Dreht man das Scheibchen, bläst einen das rasende `Break Your Back` völlig um. Unfassbar diese Geschwindigkeit. Barry Stern – wie hast du das gemacht???  `Another Chance` sowie `Creatures` kann man als wütet-rasende Statements einer jungen Band durchgehen lassen. Gerade letztgenannter Track mit diesen wuchtigen Double-Bass-Drums ist eine Offenbarung. Das kurze Album endet mit `Trip Wire`, das noch einmal klarstellt, Kompromisse sind für ZOETROPE auf diesem Album keine Option. Alles oder Nichts. Da macht der Slogan auf der Rückseite des Albums “For Speed And Death Metal Addicts, this is HARDCORE STREET METAL!!!” komplett Sinn!
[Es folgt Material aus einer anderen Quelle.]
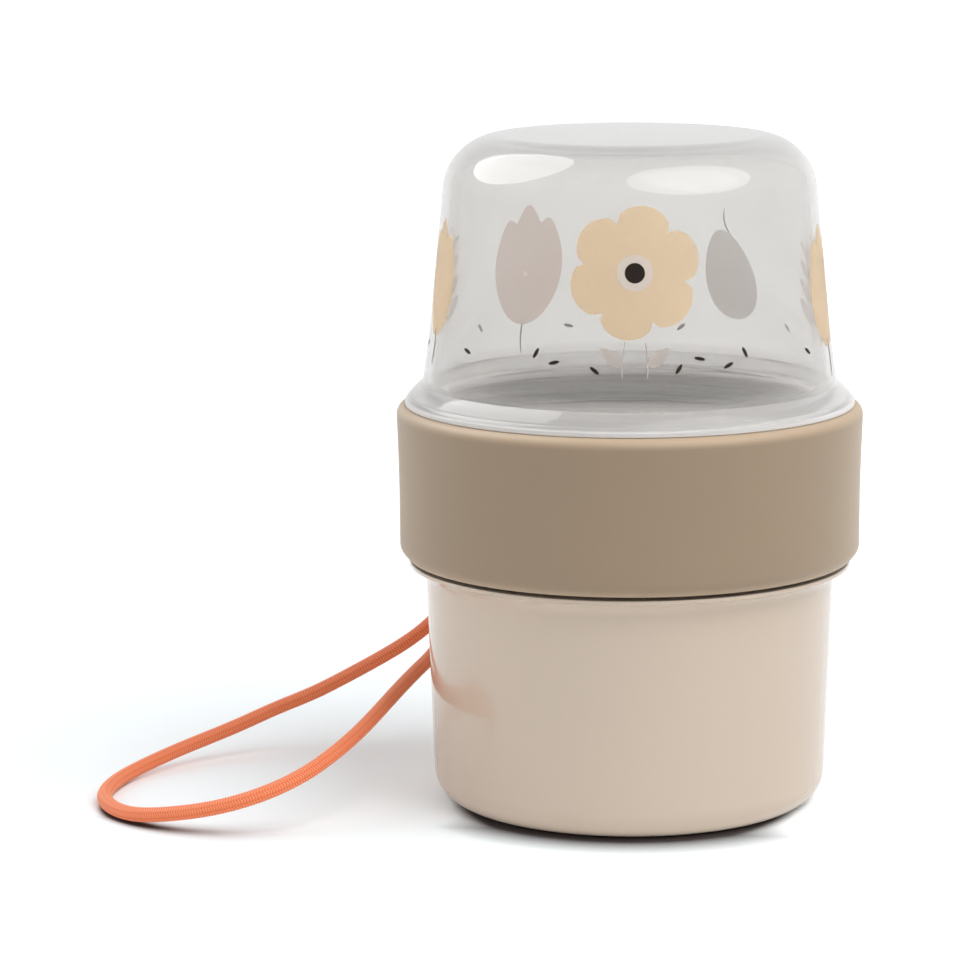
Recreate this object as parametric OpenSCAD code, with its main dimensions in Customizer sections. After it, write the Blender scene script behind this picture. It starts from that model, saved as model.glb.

`Amnesty` ist ein Meisterwerk, dem man in der heutigen Zeit keinerlei Bedeutung zukommen lässt. Obwohl alle Attribute wie Originalität, Brachialität und spielerischer Wahnsinn hier zusammenkommen. Aus den Tausenden von Bands aus den Achtzigern, erkennt man diese Truppe umgehend. Verwechselung ausgeschlossen.  Von der Originalität her, stelle ich das Album auf die gleiche Stufe wie CARNIVORE.

`Amnesty` wurde 1999 von „Century Media“ als CD veröffentlicht. Das ist die einzige offizielle Variante dieses Albums auf CD. Die Songs wurden remastered und das Album um acht Bonussongs aufgewertet. Bei den Bonus-Songs handelt es sich um die Stücke der beiden Demos, die mit `Metal Log Vol. 1` und `2` betitelt sind. Der Sound der Demos ist exzellent! Da diese CD selten auftaucht und wenn zu einem nicht wirklichen günstigen Preis, ist die einzige Möglichkeit die 2018er Version des Albums incl. Bonus Material auf Vinyl von “Floga Records”.

ZOETROPE schafften es noch zwei weitere Alben zu veröffentlichen: `A Life Of Crime` sowie `Mind Over Splatter`. Während das letzte absolut verzichtbar ist, kann man mit `A Life Of Crime` (von Randy Burns produziert) gut leben, obwohl es deutlich gezähmter, kontrollierter als das Debüt klingt.

Besagter Power-Drummer Barry Stern verließ ZOETROPE nach zwei Alben und tauchte bei TROUBLE auf, mit denen er `Trouble` und `Manic Frustration` aufnahm. Stern verstarb 2005 nach Komplikationen bei seiner Hüftoperation.

Kurz und knapp: `Amnesty` ist ein verdammter Klassiker.